- THE EXERCISE: Provide the data again in its entirety, exactly as given.

* START MATERIAL *

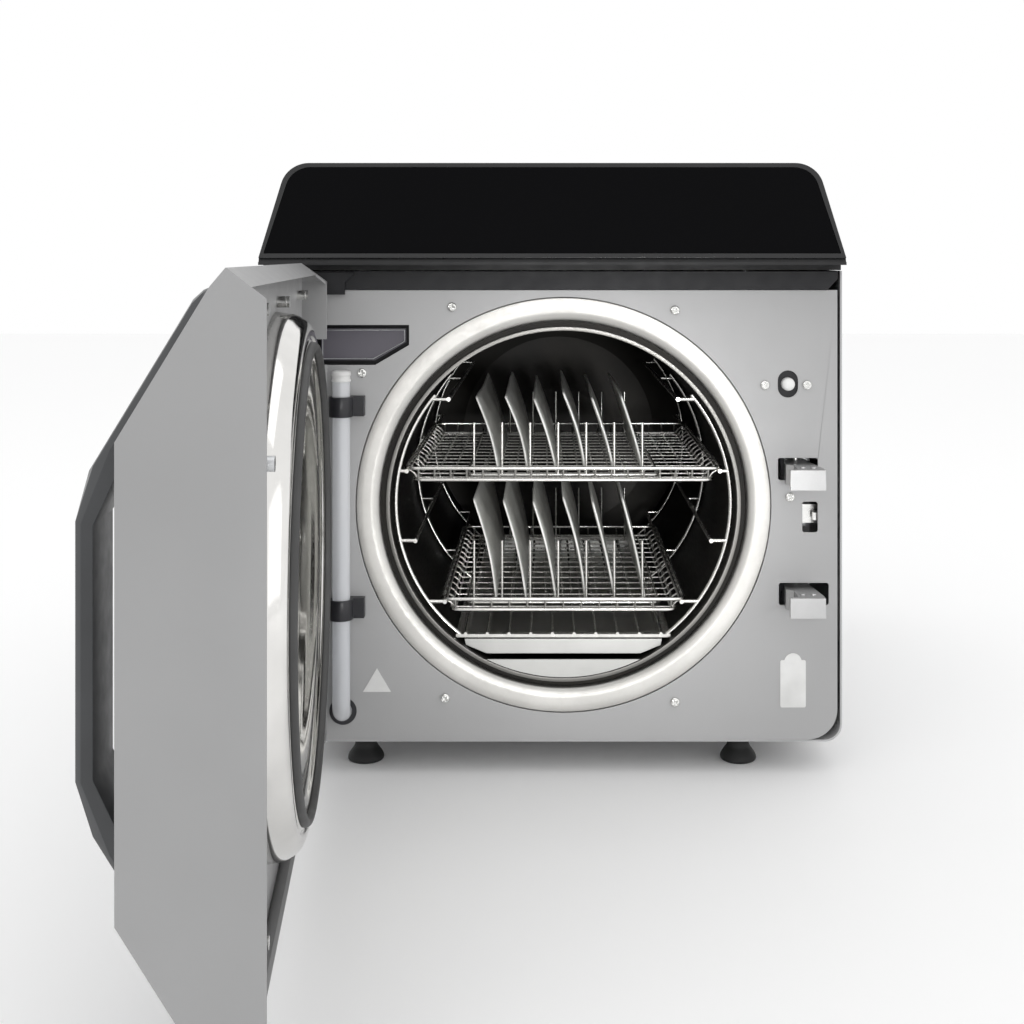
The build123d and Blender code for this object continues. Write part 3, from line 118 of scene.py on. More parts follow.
def noise(made, scale, stretch=(1, 1, 1), detail=4.0):
    """Noise in the object's own coordinates, optionally stretched along an axis."""
    tree = made.node_tree
    place = tree.nodes.new("ShaderNodeTexCoord")
    mapping = tree.nodes.new("ShaderNodeMapping")
    mapping.inputs["Scale"].default_value = stretch
    texture = tree.nodes.new("ShaderNodeTexNoise")
    texture.inputs["Scale"].default_value = scale
    texture.inputs["Detail"].default_value = detail
    tree.links.new(place.outputs["Object"], mapping.inputs["Vector"])
    tree.links.new(mapping.outputs["Vector"], texture.inputs["Vector"])
    return texture


def vary(made, socket, texture, dark, light, spread=(0.3, 0.7)):
    """Drives a shader socket between two values with a texture."""
    tree = made.node_tree
    ramp = tree.nodes.new("ShaderNodeValToRGB")
    ramp.color_ramp.elements[0].position = spread[0]
    ramp.color_ramp.elements[1].position = spread[1]
    if isinstance(dark, tuple):
        ramp.color_ramp.elements[0].color = (*dark, 1)
        ramp.color_ramp.elements[1].color = (*light, 1)
    else:
        ramp.color_ramp.elements[0].color = (dark, dark, dark, 1)
        ramp.color_ramp.elements[1].color = (light, light, light, 1)
    tree.links.new(texture.outputs["Fac"], ramp.inputs["Fac"])
    tree.links.new(ramp.outputs["Color"], tree.nodes["Principled BSDF"].inputs[socket])


def bump(made, texture, strength, depth):
    """Raises the surface with a texture."""
    tree = made.node_tree
    node = tree.nodes.new("ShaderNodeBump")
    node.inputs["Strength"].default_value = strength
    node.inputs["Distance"].default_value = depth
    tree.links.new(texture.outputs["Fac"], node.inputs["Height"])
    tree.links.new(node.outputs["Normal"], tree.nodes["Principled BSDF"].inputs["Normal"])


def scaled(colour, factor):
    """A colour made lighter or darker."""
    return tuple(min(1.0, channel * factor) for channel in colour)


def paint(name, colour, roughness=0.42):
    """Powder coat: faint orange peel and a slow drift of tone."""
    made = new_material(name, colour, roughness, Coat_Weight=0.15, Coat_Roughness=0.3)
    drift = noise(made, 9, detail=2.0)
    vary(made, "Base Color", drift, scaled(colour, 0.965), scaled(colour, 1.03))
    vary(made, "Roughness", noise(made, 60), roughness - 0.05, roughness + 0.05)
    bump(made, noise(made, 1400, detail=2.0), 0.10, 0.0002)
    return made


def plastic(name, colour, roughness=0.5, grain=900.0, strength=0.15):
    """Moulded plastic with a fine grain."""
    made = new_material(name, colour, roughness)
    vary(made, "Base Color", noise(made, 30), scaled(colour, 0.88), scaled(colour, 1.1))
    vary(made, "Roughness", noise(made, 90), max(0.05, roughness - 0.06), roughness + 0.06)
    bump(made, noise(made, grain), strength, 0.0002)
    return made


def metal(name, colour, roughness, stretch=(1, 1, 1), scale=500.0, strength=0.06):
    """Metal with fine grain, or with brush lines along the axis that is stretched least."""
    made = new_material(name, colour, roughness, 1.0)
    lines = noise(made, scale, stretch, detail=3.0)
    vary(made, "Roughness", lines, max(0.03, roughness - 0.05), roughness + 0.07)
    vary(made, "Base Color", noise(made, 25), scaled(colour, 0.92), scaled(colour, 1.05))
    bump(made, lines, strength, 0.0001)
    return made


CASE = paint("case powder coat", (0.47, 0.47, 0.475))
PANEL = paint("panel powder coat", (0.40, 0.40, 0.402), 0.45)
DOOR_PAINT = paint("door powder coat", (0.33, 0.33, 0.332), 0.45)
CONSOLE = plastic("console plastic", (0.010, 0.010, 0.011), 0.5)
BAND = plastic("band plastic", (0.009, 0.009, 0.011), 0.6)
FRAME_GLOSS = plastic("frame gloss", (0.012, 0.012, 0.013), 0.25, strength=0.03)
CLIP = plastic("clip nylon", (0.02, 0.02, 0.024), 0.35)
WHITE = plastic("white plastic", (0.75, 0.75, 0.74), 0.35, strength=0.05)
POCKET = paint("pocket plate", (0.115, 0.108, 0.13), 0.5)
HANDLE = plastic("handle plastic", (0.045, 0.047, 0.05), 0.36, strength=0.02)
RUBBER = plastic("black rubber", (0.012, 0.012, 0.012), 0.65, 700.0, 0.3)
GASKET = plastic("gasket rubber", (0.055, 0.055, 0.055), 0.55, 700.0, 0.15)
ZINC = metal("zinc steel", (0.62, 0.63, 0.64), 0.32)
CAST = metal("cast latch", (0.50, 0.50, 0.50), 0.42, scale=900.0, strength=0.25)
WIRE = metal("wire steel", (0.80, 0.79, 0.76), 0.22)
MESH = metal("mesh wire", (0.46, 0.45, 0.43), 0.28)
POLISHED = metal("polished steel", (0.80, 0.79, 0.77), 0.10, strength=0.02)
MOUTH = metal("mouth steel", (0.56, 0.552, 0.53), 0.44, scale=350.0, strength=0.05)
LIP = metal("lip steel", (0.20, 0.195, 0.185), 0.35, strength=0.02)
# Painted shade: the chamber's steel is given a near-black colour for the dark inside of the deep
# chamber, not the tone of its steel.
SHADED_CHAMBER = new_material("chamber steel painted dark as shade", (0.012, 0.011, 0.009), 0.5, 0.5)
vary(SHADED_CHAMBER, "Roughness", noise(SHADED_CHAMBER, 60.0, (40, 1, 40)), 0.45, 0.60)
vary(SHADED_CHAMBER, "Base Color", noise(SHADED_CHAMBER, 14), (0.008, 0.007, 0.006), (0.018, 0.016, 0.013))
bump(SHADED_CHAMBER, noise(SHADED_CHAMBER, 60.0, (40, 1, 40)), 0.10, 0.0001)
TRAY = metal("tray aluminium", (0.50, 0.50, 0.485), 0.42, (1, 30, 30), 60.0, 0.06)
BRASS = metal("brass", (0.70, 0.52, 0.25), 0.25)
SCREW = metal("screw steel", (0.82, 0.82, 0.80), 0.18)
BOARD = plastic("circuit board", (0.01, 0.08, 0.03), 0.35)
FELT = plastic("glass felt", (0.55, 0.53, 0.48), 0.95, 300.0, 0.9)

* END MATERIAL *

- SOLUTION:
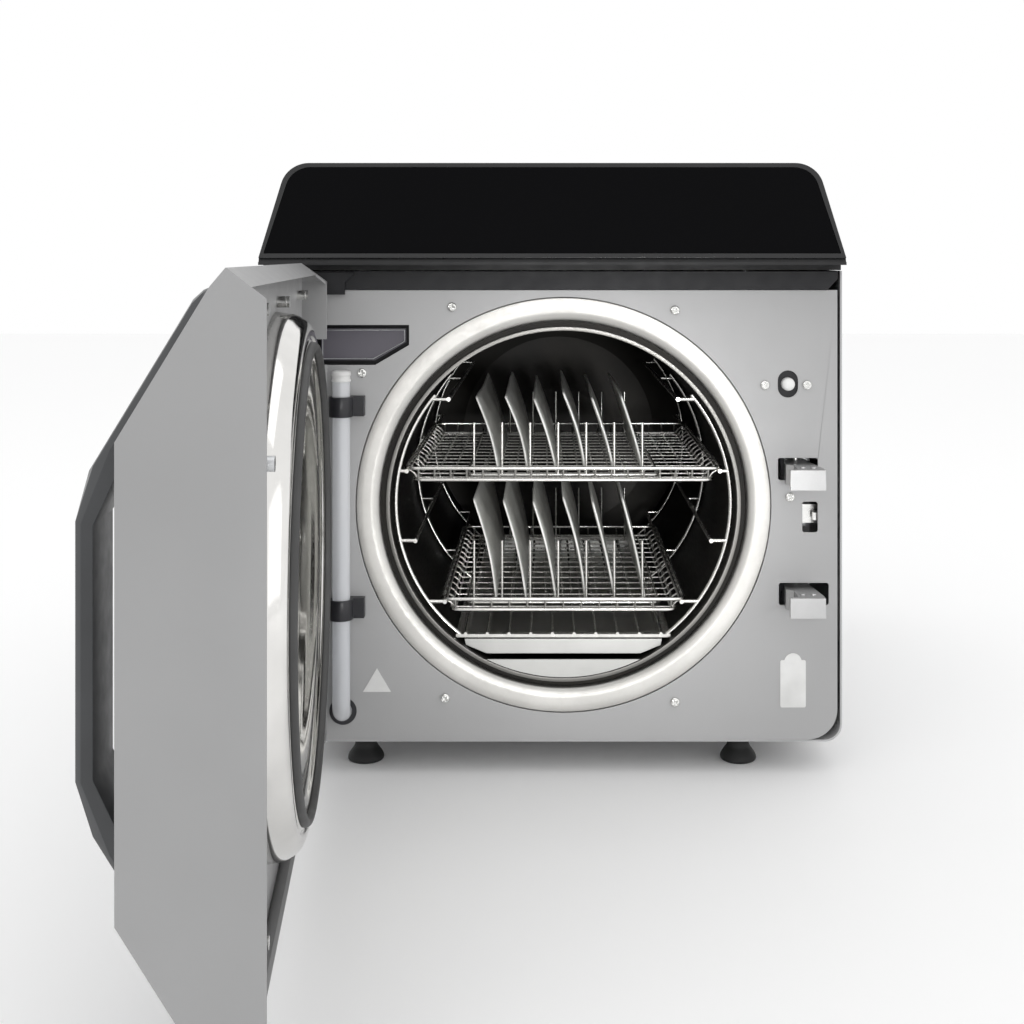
The build123d and Blender code for this object continues. Write part 3, from line 118 of scene.py on. More parts follow.
def noise(made, scale, stretch=(1, 1, 1), detail=4.0):
    """Noise in the object's own coordinates, optionally stretched along an axis."""
    tree = made.node_tree
    place = tree.nodes.new("ShaderNodeTexCoord")
    mapping = tree.nodes.new("ShaderNodeMapping")
    mapping.inputs["Scale"].default_value = stretch
    texture = tree.nodes.new("ShaderNodeTexNoise")
    texture.inputs["Scale"].default_value = scale
    texture.inputs["Detail"].default_value = detail
    tree.links.new(place.outputs["Object"], mapping.inputs["Vector"])
    tree.links.new(mapping.outputs["Vector"], texture.inputs["Vector"])
    return texture


def vary(made, socket, texture, dark, light, spread=(0.3, 0.7)):
    """Drives a shader socket between two values with a texture."""
    tree = made.node_tree
    ramp = tree.nodes.new("ShaderNodeValToRGB")
    ramp.color_ramp.elements[0].position = spread[0]
    ramp.color_ramp.elements[1].position = spread[1]
    if isinstance(dark, tuple):
        ramp.color_ramp.elements[0].color = (*dark, 1)
        ramp.color_ramp.elements[1].color = (*light, 1)
    else:
        ramp.color_ramp.elements[0].color = (dark, dark, dark, 1)
        ramp.color_ramp.elements[1].color = (light, light, light, 1)
    tree.links.new(texture.outputs["Fac"], ramp.inputs["Fac"])
    tree.links.new(ramp.outputs["Color"], tree.nodes["Principled BSDF"].inputs[socket])


def bump(made, texture, strength, depth):
    """Raises the surface with a texture."""
    tree = made.node_tree
    node = tree.nodes.new("ShaderNodeBump")
    node.inputs["Strength"].default_value = strength
    node.inputs["Distance"].default_value = depth
    tree.links.new(texture.outputs["Fac"], node.inputs["Height"])
    tree.links.new(node.outputs["Normal"], tree.nodes["Principled BSDF"].inputs["Normal"])


def scaled(colour, factor):
    """A colour made lighter or darker."""
    return tuple(min(1.0, channel * factor) for channel in colour)


def paint(name, colour, roughness=0.42):
    """Powder coat: faint orange peel and a slow drift of tone."""
    made = new_material(name, colour, roughness, Coat_Weight=0.15, Coat_Roughness=0.3)
    drift = noise(made, 9, detail=2.0)
    vary(made, "Base Color", drift, scaled(colour, 0.965), scaled(colour, 1.03))
    vary(made, "Roughness", noise(made, 60), roughness - 0.05, roughness + 0.05)
    bump(made, noise(made, 1400, detail=2.0), 0.10, 0.0002)
    return made


def plastic(name, colour, roughness=0.5, grain=900.0, strength=0.15):
    """Moulded plastic with a fine grain."""
    made = new_material(name, colour, roughness)
    vary(made, "Base Color", noise(made, 30), scaled(colour, 0.88), scaled(colour, 1.1))
    vary(made, "Roughness", noise(made, 90), max(0.05, roughness - 0.06), roughness + 0.06)
    bump(made, noise(made, grain), strength, 0.0002)
    return made


def metal(name, colour, roughness, stretch=(1, 1, 1), scale=500.0, strength=0.06):
    """Metal with fine grain, or with brush lines along the axis that is stretched least."""
    made = new_material(name, colour, roughness, 1.0)
    lines = noise(made, scale, stretch, detail=3.0)
    vary(made, "Roughness", lines, max(0.03, roughness - 0.05), roughness + 0.07)
    vary(made, "Base Color", noise(made, 25), scaled(colour, 0.92), scaled(colour, 1.05))
    bump(made, lines, strength, 0.0001)
    return made


CASE = paint("case powder coat", (0.47, 0.47, 0.475))
PANEL = paint("panel powder coat", (0.40, 0.40, 0.402), 0.45)
DOOR_PAINT = paint("door powder coat", (0.33, 0.33, 0.332), 0.45)
CONSOLE = plastic("console plastic", (0.010, 0.010, 0.011), 0.5)
BAND = plastic("band plastic", (0.009, 0.009, 0.011), 0.6)
FRAME_GLOSS = plastic("frame gloss", (0.012, 0.012, 0.013), 0.25, strength=0.03)
CLIP = plastic("clip nylon", (0.02, 0.02, 0.024), 0.35)
WHITE = plastic("white plastic", (0.75, 0.75, 0.74), 0.35, strength=0.05)
POCKET = paint("pocket plate", (0.115, 0.108, 0.13), 0.5)
HANDLE = plastic("handle plastic", (0.045, 0.047, 0.05), 0.36, strength=0.02)
RUBBER = plastic("black rubber", (0.012, 0.012, 0.012), 0.65, 700.0, 0.3)
GASKET = plastic("gasket rubber", (0.055, 0.055, 0.055), 0.55, 700.0, 0.15)
ZINC = metal("zinc steel", (0.62, 0.63, 0.64), 0.32)
CAST = metal("cast latch", (0.50, 0.50, 0.50), 0.42, scale=900.0, strength=0.25)
WIRE = metal("wire steel", (0.80, 0.79, 0.76), 0.22)
MESH = metal("mesh wire", (0.46, 0.45, 0.43), 0.28)
POLISHED = metal("polished steel", (0.80, 0.79, 0.77), 0.10, strength=0.02)
MOUTH = metal("mouth steel", (0.56, 0.552, 0.53), 0.44, scale=350.0, strength=0.05)
LIP = metal("lip steel", (0.20, 0.195, 0.185), 0.35, strength=0.02)
# Painted shade: the chamber's steel is given a near-black colour for the dark inside of the deep
# chamber, not the tone of its steel.
SHADED_CHAMBER = new_material("chamber steel painted dark as shade", (0.012, 0.011, 0.009), 0.5, 0.5)
vary(SHADED_CHAMBER, "Roughness", noise(SHADED_CHAMBER, 60.0, (40, 1, 40)), 0.45, 0.60)
vary(SHADED_CHAMBER, "Base Color", noise(SHADED_CHAMBER, 14), (0.008, 0.007, 0.006), (0.018, 0.016, 0.013))
bump(SHADED_CHAMBER, noise(SHADED_CHAMBER, 60.0, (40, 1, 40)), 0.10, 0.0001)
TRAY = metal("tray aluminium", (0.50, 0.50, 0.485), 0.42, (1, 30, 30), 60.0, 0.06)
BRASS = metal("brass", (0.70, 0.52, 0.25), 0.25)
SCREW = metal("screw steel", (0.82, 0.82, 0.80), 0.18)
BOARD = plastic("circuit board", (0.01, 0.08, 0.03), 0.35)
FELT = plastic("glass felt", (0.55, 0.53, 0.48), 0.95, 300.0, 0.9)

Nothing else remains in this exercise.